Same rights for same-sex marriages


Same rights for same-sex marriages

by: Kim Suchek | .
Stripes Okinawa | .
published: January 04, 2014

Hello Military Community,

Last year we saw the second anniversary of the repeal of Don’t Ask, Don’t Tell, which barred gay and lesbians from serving openly in the military. This along with the Department of
Defense approving same-sex spousal benefits is a great stride forward for many military families.  

The new policy from Sept. 2013 allows unmarried same-sex service members living in states or countries that deny them the freedom to marry up to 10 days of leave so that they can travel to a state, country or district that does allow same-sex couples to legally marry.

In the past two years, life for gay and lesbian service members, veterans and their families has improved dramatically for many. Service members have been blocked and denied leave to accomplish this for various reasons but definite progress has been made in many ways.

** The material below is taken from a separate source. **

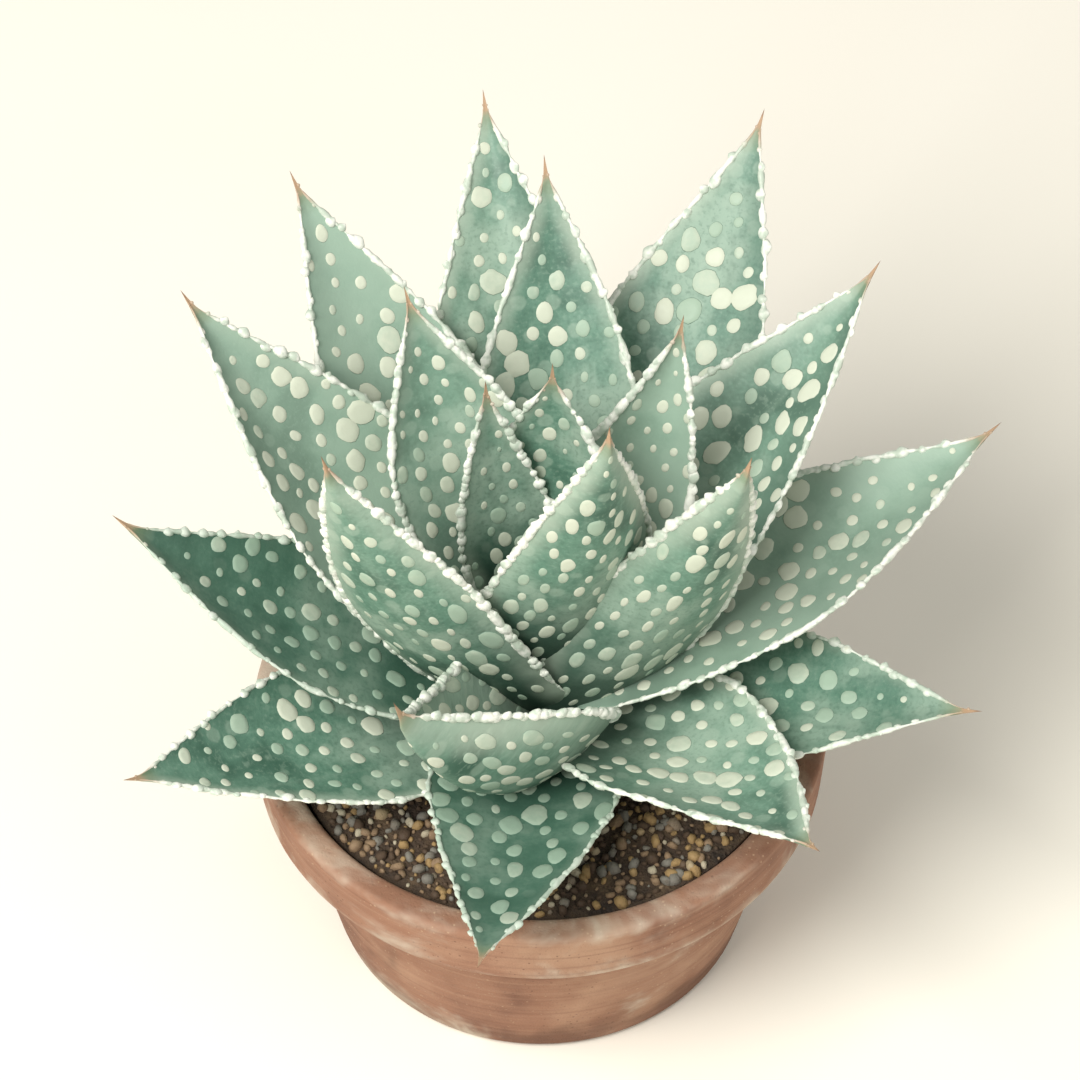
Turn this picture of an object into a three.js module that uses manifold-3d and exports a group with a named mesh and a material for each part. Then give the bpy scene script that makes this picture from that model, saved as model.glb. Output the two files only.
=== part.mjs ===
import * as THREE from 'three';
import { mergeVertices } from 'three/addons/utils/BufferGeometryUtils.js';
import Module from 'manifold-3d';

const wasm = await Module();
wasm.setup();

// A spotted aloe rosette growing in a plain clay bulb pan.
// Millimetres, +Z up. The origin is the centre of the pan's underside and the viewer stands at -Y.

// Driving dimensions

const gap = 0.3;

const potHeight = 65;
const footRadius = 46;
const footEdge = 1.5;
const wallRadiusUnderCollar = 57.5;
const collarBottom = 49;
const collarRadius = 64;
const rimRadius = 65;
const rimRounding = 1.5;
const mouthRadius = 58.5;
const floorThickness = 6;
const floorRadius = 43.5;
const potSides = 48;

const drainCount = 3;
const drainRadius = 4.5;
const drainCircle = 22;

const soilAtWall = 61.5;
const soilHalfway = 62.6;
const soilAtStem = 64.6;
const soilSides = 32;

const stemFoot = 50;
const stemBase = 66;
const stemTop = 112;
const stemBaseRadius = 10;
const stemTopRadius = 4.5;
const stemSides = 16;

const spineLength = 6;
const spineTaper = 0.12;
const heelLength = 0.22;
const ringPoints = 10;
const leafStations = [0, 0.03, 0.08, 0.16, 0.26, 0.37, 0.49, 0.61, 0.72, 0.82, 0.9, 0.95, 1];

// What a leaf has unless its own line says otherwise: base width as a share of the full width,
// depth of the channel as a share of the half width at the base and at the tip.
const plainLeaf = {
  thickness: 5, baseShare: 0.5, hollowBase: 0.12, hollowTip: 0.3, widest: 0.4, sweep: 0, roll: 0,
};

// Each leaf. at is where it grows round the stem and lean turns its heading from there, in degrees.
// height is its foot on the stem. rise is its mean slope and arch the gain in slope from foot to tip.
// sweep is the gain in heading from foot to tip, and roll turns it about its own length.
const heartLeaves = [
  { name: 'leaf_16', at: 81, lean: -1, height: 105, rise: 78, arch: 24, length: 60, width: 32, sweep: -4,
    hollowTip: 0.4 },
  { name: 'leaf_15', at: 132, lean: 3, height: 101, rise: 79, arch: 20, length: 63, width: 20, roll: -24,
    widest: 0.28 },
  { name: 'leaf_17', at: 296, lean: 15, height: 91, rise: 79, arch: 16, length: 94, width: 37, sweep: -6,
    roll: -2, hollowBase: 0.26, hollowTip: 0.45, widest: 0.3 },
  { name: 'leaf_18', at: 45, lean: 2, height: 93, rise: 60, arch: 38, length: 80, width: 27, sweep: 6,
    roll: 33, hollowBase: 0.03, hollowTip: 0.6 },
  { name: 'leaf_14', at: 127, lean: -1, height: 93, rise: 57, arch: 20, length: 82, width: 32, roll: -20,
    hollowBase: 0.08, hollowTip: 0.55, widest: 0.5 },
];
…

The repeal of DADT and the Supreme Court’s Defense of Marriage Act decision have dramatically improved the lives of gay and lesbian service members and their families, but there is still much work to be done.

It’s still illegal for same-sex couples to marry in 37 states and many countries. This means that while the federal government will respect and honor the marriages of gay couples living in those states and countries, the couples continue to be denied state-level protections.

Without the freedom to marry in all states and countries same-sex military families continue to see their marriage disrespected, and they face challenges, delays, and uncertainty when it comes to state taxes, home ownership, and what might happen if they were not employed by the U.S. military.

Another obstacle for same-sex marriages within the military is talk of legal issues and accusations of “unfair” echoing across military communities. Many heterosexual couples believe it is unfair that same-sex couples get the excused 10-day leave. Critics and other service members believe the Obama administration created this controversy by going too far to please gay and lesbian groups and have caused discord.

The Department of Defense knows it has a perception problem and to ensure these changes are positive DOD officials are reviewing the policy which allows up to 10 days of non-chargeable “marriage leave” for same-sex service members assigned more than 100 miles from a state or country where they can marry legally.

Instead of unearned leave, which might need to be backed by statute, commands might be encouraged to grant up to 10 days of “administrative absence.” The intent still would be to give same-sex service members extra time off to travel to where same-sex marriage is allowed, and thus qualify them sooner for full benefits, including spousal medical care and “with dependents” housing allowances.

Harder for critics to grasp is why any member wishing to marry can’t just use earned leave, which totals 30 days per year and/or use vacation days as other couples do. I believe the intentions were honorable but if we want all service members to accept equality, regardless of race, gender, sexual orientation, etc., the leadership needs to follow those rules and there can be no special treatment. To me, the simple solution to this problem would be for the Federal Government, which now ties a lot of benefits to being married, to allow marriages on federal reservations such as military installations.

What are your thoughts or suggestions?